So pleased to see more and more green shoots pushing up through the soil now! I realise that it’s probably not the case in all parts of the UK, but could we all at least admit to a touch of excitement now that spring is on our doorstep?
Our jobs this week include forcing some plants to bloom inside earlier for our impatient enjoyment, pruning late-flowering clematis and helping the pollinators who have woken up early…………….
(As usual, there is a short podcast of this episode – just click on the link at the end of the blog)
I have an absolute passion for those small- and medium-flowered Group 3 clematis – they will enchant for weeks and weeks from mid-summer onwards, if you have a good hack at them now. The feature pic this week is the fabulous Clematis viticella Venosa Violacea – what a name, and it’s a cracker of a clematis!The late-flowering Group 3 clematis like this are the easiest of all to look after, I think. All that mass of tangled brown top-growth can be cut off entirely now, right down to about 1ft off the ground. I know it’s scary but if you leave all those stems on, you will end up with a sad-looking thing with a few flowers poking out at the top, and very untidy legs – never a good look.
If you can cut above a leaf-bud, so much the better, but I don’t bother about that much (my sisters are ALWAYS teasing me about how tough the plants have to be in my garden!). Sprinkle some plant food around the base and put your usual slug and snail deterrent around the remaining stalks. Watch it shoot away like leafy fireworks as the spring wears on.
One tiny caveat – make sure you’re not cutting down the spring-flowering clematis by mistake – C. montana, alpina, macropetala etc. or you won’t get any flowers at all this year!
May the force be with you
The Victorians were very ‘into’ their Forced Flowers. Lords of the manor insisted on having pineapples at Christmas, rhubarb in February, roses for most the year and bucketloads of out-of-season flowers filling the manor-house at any given time. All of that required insane amounts of labour and time maintaining hot-beds, frames and cloches and seems pretty mad to most of us now, as well as extremely wasteful of energy (in all senses of the word).
But just by siting a slightly tender plant in a protected area of the garden, say, by a warm wall, we are, in a way, ‘forcing’ the plant to perform better. When you really think about it, all our conservatories, greenhouses and cold frames are a way of ‘faking’ things a bit, aren’t they. Perhaps we ought to call it ‘boosting’ rather than ‘forcing’ which sounds a bit brutal! But by bringing certain outdoor plants inside into a cool room at this time of year, we can enjoy their flowers or blossom several weeks earlier than if they were left outside. And you’ll still have the ones left outdoors to enjoy later! Here are a few ideas for suitable plants:
Pussy willows (Salix) – a few branches brought inside will open their buds into delicate catkins. I have worked the same trick with Forsythia or Cornus mas in the past too. A bit later on, try it with flowering quince (Chaenomeles)and cherry trees, to encourage their flower buds to burst into bloom inside. Even lilac (Syringa) and Magnolia branches can be brought inside to flower earlier once their buds have formed.

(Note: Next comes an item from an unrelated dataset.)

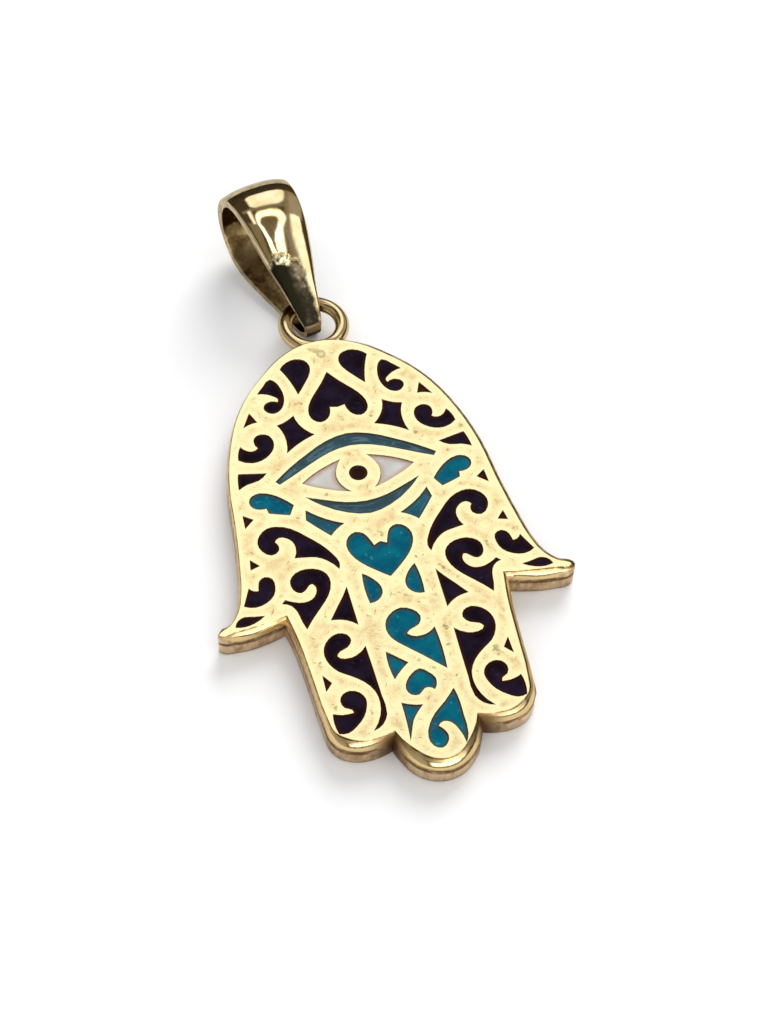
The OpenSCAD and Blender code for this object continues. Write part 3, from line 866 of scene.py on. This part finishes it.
def is_side_edge(edge):
    """Whether an edge runs along the bail between two kinds of face."""
    runs_along = abs((edge.verts[0].co - edge.verts[1].co).normalized().dot(bail_across)) < 0.6
    return runs_along and len({f.material_index for f in edge.link_faces}) == 2


def mm_along(point):
    """How far a point lies from the hinge along the bail, in mm."""
    return (point - hinge_at).dot(bail_along) / MM


print("edges softened:", soften(work, 0.035 * MM, 20, is_side_edge))
leaf_faces = [f for f in work.faces if f.material_index == OUTSIDE and f.normal.z > 0.3]
bulged = 0
for v in each_once(v for f in leaf_faces for v in f.verts):
    share = (mm_along(v.co) - LEAF_LOW) / (LEAF_HIGH - LEAF_LOW)
    if 0 < share < 1 and all(f.material_index == OUTSIDE for f in v.link_faces):
        v.co += leaf_out * LEAF_BULGE * MM * math.sin(math.pi * share) ** 2
        bulged += 1
work.normal_update()
lifts = {}
for v in each_once(v for f in work.faces if f.material_index == OUTSIDE for v in f.verts):
    share = min(share_of(mm_along(v.co), TOP_FROM, TOP_FULL), v.co.z / MM - 1.0)
    if share > 0:
        lifts[v] = v.normal * TOP_LIFT * MM * share
for v, lift in lifts.items():
    v.co += lift
print("leaf points raised:", bulged, "points of the upper bend lifted:", len(lifts))
close_mesh(work, bail, 80)
flow = bail.modifiers.new("flowing loop", "SUBSURF")
flow.levels = flow.render_levels = 2

# %% [markdown]
# ## The table
#
# The pendant lies on a plain white surface. In the gold's mirror images it is a little darker and warmer
# than to the eye, as the shaded paper beside a piece is.

# %% Make the table
PAPER, PAPER_IN_MIRRORS = (0.95, 0.95, 0.95), (0.66, 0.60, 0.53)
work = bmesh.new()
bmesh.ops.create_grid(work, x_segments=1, y_segments=1, size=1.2)
table_mesh = bpy.data.meshes.new("table_top")
work.to_mesh(table_mesh)
work.free()
table_top = bpy.data.objects.new("table_top", table_mesh)
scene.collection.objects.link(table_top)
paper, tree, shader, place = new_material("white_paper")
path = add_node(tree, "ShaderNodeLightPath")
seen = mix_colours(tree, path.outputs["Is Glossy Ray"], PAPER, PAPER_IN_MIRRORS)
tree.links.new(seen, shader.inputs["Base Color"])
shader.inputs["Roughness"].default_value = 0.9
shader.inputs["Specular IOR Level"].default_value = 0.0
table_mesh.materials.append(paper)
print("table in m:", [round(v, 2) for v in table_top.dimensions])

# %% [markdown]
# ## The studio
#
# Metal shows its surroundings, so a studio is made of bright panels and dark gaps. Here the surroundings
# are part of the world: for matt surfaces it is an even white tent, and for mirrors it holds the panels.
# A panel's place is given as on a map: how far it goes over the top, from the horizon in front of the
# finger ends (0) to the horizon behind the bail (180), and how far it reaches to the left and right. The
# window is a drop with a dark card in it, which gives the bail its drop-shaped highlight.

# %% Surroundings
PANELS = [  # over the top from and to, left end, right end, brightness
    (34, 48, -0.02, 0.50, 1.90),  # lower part of the window in front
    (10, 34, -0.50, 0.60, 2.20),  # its sill, which the finger ends' rims mirror
    (84, 108, -0.29, -0.17, 1.10),  # a slit to its left
    (20, 86, -0.50, -0.10, 0.16),  # dim wall under that
    (106, 113, -0.45, 0.42, 0.18),  # tan lath between window and ceiling
    (20, 150, 0.43, 0.54, 0.20),  # dim wall beside them
    (14, 94, 0.54, 0.82, 1.20),  # tall panel on the right
    (94, 150, 0.54, 0.90, 0.28),  # its end towards the back
    (-10, 190, -1.20, -0.62, 0.30),  # dim wall on the left
]
CEILING = (113, 150, -0.15, 0.43, 1.08)  # soft ceiling behind, with round corners, which the face mirrors
# Window and card: half width, where the round top starts and ends, where the point would be, brightness or
# share.
WINDOW = (0.27, 84, 104, 5, 2.30)
CARD = (0.19, 82, 95, 48, 0.93)
WINDOW_SILL = (46, 50)  # the window ends here, above its point
DROP_MIDDLE, DROP_LEAN = 0.149, 0.0014  # its middle at 94 degrees, and how it moves right for each degree less
GLOOM = 0.055  # brightness of the gaps
SOFT_TURN, SOFT_REACH = 5.0, 0.08  # soft edges of the panels

world = bpy.data.worlds.new("studio")
scene.world = world
world.use_nodes = True
tree = world.node_tree
tree.nodes.clear()
direction = add_node(tree, "ShaderNodeTexCoord").outputs["Generated"]
split = add_node(tree, "ShaderNodeSeparateXYZ", None, Vector=direction)
forward = maths(tree, "MULTIPLY", split.outputs[1], -1.0)
over = maths(tree, "MULTIPLY", maths(tree, "ARCTAN2", split.outputs[2], forward), math.degrees(1))
sideways = split.outputs[0]


def panel(low, high, left_end, right_end, brightness):
    """A soft-edged panel on the map of the surroundings."""
    turn, reach = SOFT_TURN / 2, SOFT_REACH / 2
    return product(
        tree, band(tree, over, low - turn, low + turn, high - turn, high + turn),
        band(tree, sideways, left_end - reach, left_end + reach, right_end - reach, right_end + reach),
        brightness
    )


def reach_of(first, second, power):
    """1 on the border of a rounded shape, less inside, from the shares of its two half sizes."""
    parts = [maths(tree, "POWER", maths(tree, "ABSOLUTE", part), power) for part in (first, second)]
    return maths(tree, "POWER", maths(tree, "ADD", *parts), 1 / power)


def rounded_panel(low, high, left_end, right_end, brightness):
    """A panel with round corners."""
    middle, half = (left_end + right_end) / 2, (right_end - left_end) / 2
    along = maths(tree, "DIVIDE", maths(tree, "SUBTRACT", sideways, middle), half)
    up = maths(tree, "DIVIDE", maths(tree, "SUBTRACT", over, (low + high) / 2), (high - low) / 2)
    return maths(tree, "MULTIPLY", ramp(tree, reach_of(along, up, 4), 1.12, 0.90), brightness)


def drop(half, top_from, top_to, point, brightness):
    """A panel in the shape of a drop with a round top, whose point leans to the right."""
    middle = maths(tree, "MULTIPLY_ADD", maths(tree, "SUBTRACT", 94, over), DROP_LEAN, DROP_MIDDLE)
    width = maths(tree, "MULTIPLY", maths(tree, "SUBTRACT", over, point), half / (top_from - point))
    width = maths(tree, "MAXIMUM", maths(tree, "MINIMUM", width, half), 0.001)
    along = maths(tree, "DIVIDE", maths(tree, "SUBTRACT", sideways, middle), width)
    up = maths(tree, "DIVIDE", maths(tree, "SUBTRACT", over, top_from), top_to - top_from)
    up = maths(tree, "MAXIMUM", up, 0.0)
    return maths(tree, "MULTIPLY", ramp(tree, reach_of(along, up, 2.5), 1.15, 0.85), brightness)


glow = maths(tree, "ADD", rounded_panel(*CEILING), GLOOM)
glow = maths(tree, "ADD", glow, product(tree, drop(*WINDOW), ramp(tree, over, *WINDOW_SILL)))
for one in PANELS:
    glow = maths(tree, "ADD", glow, panel(*one))
glow = product(tree, glow, maths(tree, "SUBTRACT", 1.0, drop(*CARD)))
warmth = mix_colours(tree, ramp(tree, glow, 0.05, 0.60), (1.0, 0.74, 0.48), (1.0, 0.985, 0.96))
mirrored = add_node(tree, "ShaderNodeBackground", None, Color=warmth, Strength=glow)
TENT = 0.80
tent = add_node(tree, "ShaderNodeBackground", None, Color=(0.995, 0.995, 1.0), Strength=TENT)
path = add_node(tree, "ShaderNodeLightPath")
choose = tree.nodes.new("ShaderNodeMixShader")
tree.links.new(path.outputs["Is Glossy Ray"], choose.inputs[0])
tree.links.new(tent.outputs[0], choose.inputs[1])
tree.links.new(mirrored.outputs[0], choose.inputs[2])
output = tree.nodes.new("ShaderNodeOutputWorld")
tree.links.new(choose.outputs[0], output.inputs[0])
print("panels in the studio:", len(PANELS) + 2)

# %% [markdown]
# ## The lamp
#
# One very soft sun from the back right lights the table evenly and lays a short shadow towards the front
# left. Mirrors don't see it, because the panels already stand for what the gold shows.

# %% Make the lamp
SUN_FROM = Vector((0.45, 0.75, 0.50))
lamp_data = bpy.data.lights.new("soft_sun", "SUN")
lamp_data.energy = 2.4
lamp_data.angle = math.radians(40)
lamp = bpy.data.objects.new("soft_sun", lamp_data)
scene.collection.objects.link(lamp)
lamp.rotation_euler = SUN_FROM.to_track_quat("Z", "Y").to_euler()
lamp.visible_glossy = False
scene.view_settings.view_transform = "Standard"
scene.view_settings.look = "None"
scene.view_settings.exposure = 0.0
print("sun's height in degrees:", round(math.degrees(math.atan2(SUN_FROM.z, SUN_FROM.xy.length)), 1))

Hyacinths are well-known for being brought inside to flower earlier, but these are generally what is known as ‘prepared’ bulbs – they have been chilled below zero for a number of weeks to trigger them into precociously early flowers. I have read that you can fake that treatment by keeping the bulbs in the crisper of your fridge for about 6 weeks in early autumn, but I have never tried it myself. But I have certainly brought hyacinths in from the garden in pots in February to enjoy early colour and scent. You can do the same with lily of the valley (Convallaria), pansies and violets. Remember to keep them cool, deadhead them regularly and put them back in the garden when they have finished flowering.
Caring for critters
I mentioned in last week’s blog that spring aconites are particularly useful for helping to feed early bees and there are other food-sources that we can grow to help these early-stirrers. It sounds odd, but bees are apparently more likely to starve in a mild winter than a bitter one, because they are using their stored honey at a faster rate than if they were in deep hibernation. Certain plants will give insects (and thus, wild birds) valuable sources of nectar and pollen at this early stage of the year.
Snowdrops are first on this list, with their nodding flower-heads often full of golden pollen. As well as aconites, heather is also extremely valuable to insects, and witch hazels can delight both the bees and you with their showy and scented flowers. Don’t forget the often-overlooked winter jasmine (J. nudiflorum), and if you can bear to have a properly wild corner, please do let some dandelions bloom – the little critters will love you for it! Try to make room for pussy willows too, which are also fabulous food-sources for our precious wildlife.
- Go round the pots of perennial plants and shrubs you have in your garden and refresh them at this time of year. I explain how to do this in a short video on our YouTube channel – link at the end – and watch out for our six-month old kitten-cat Lulu, intent on photo-bombing my demonstration! The link is at the end.
- You can sow some early cauliflower seeds now at about 10-15 degrees, to get an earlier crop in summer.
- If you’re growing perennial crops such as asparagus, Jerusalem artichokes or rhubarb, give them a 2-3″ layer of well-rotted farmyard manure or compost now.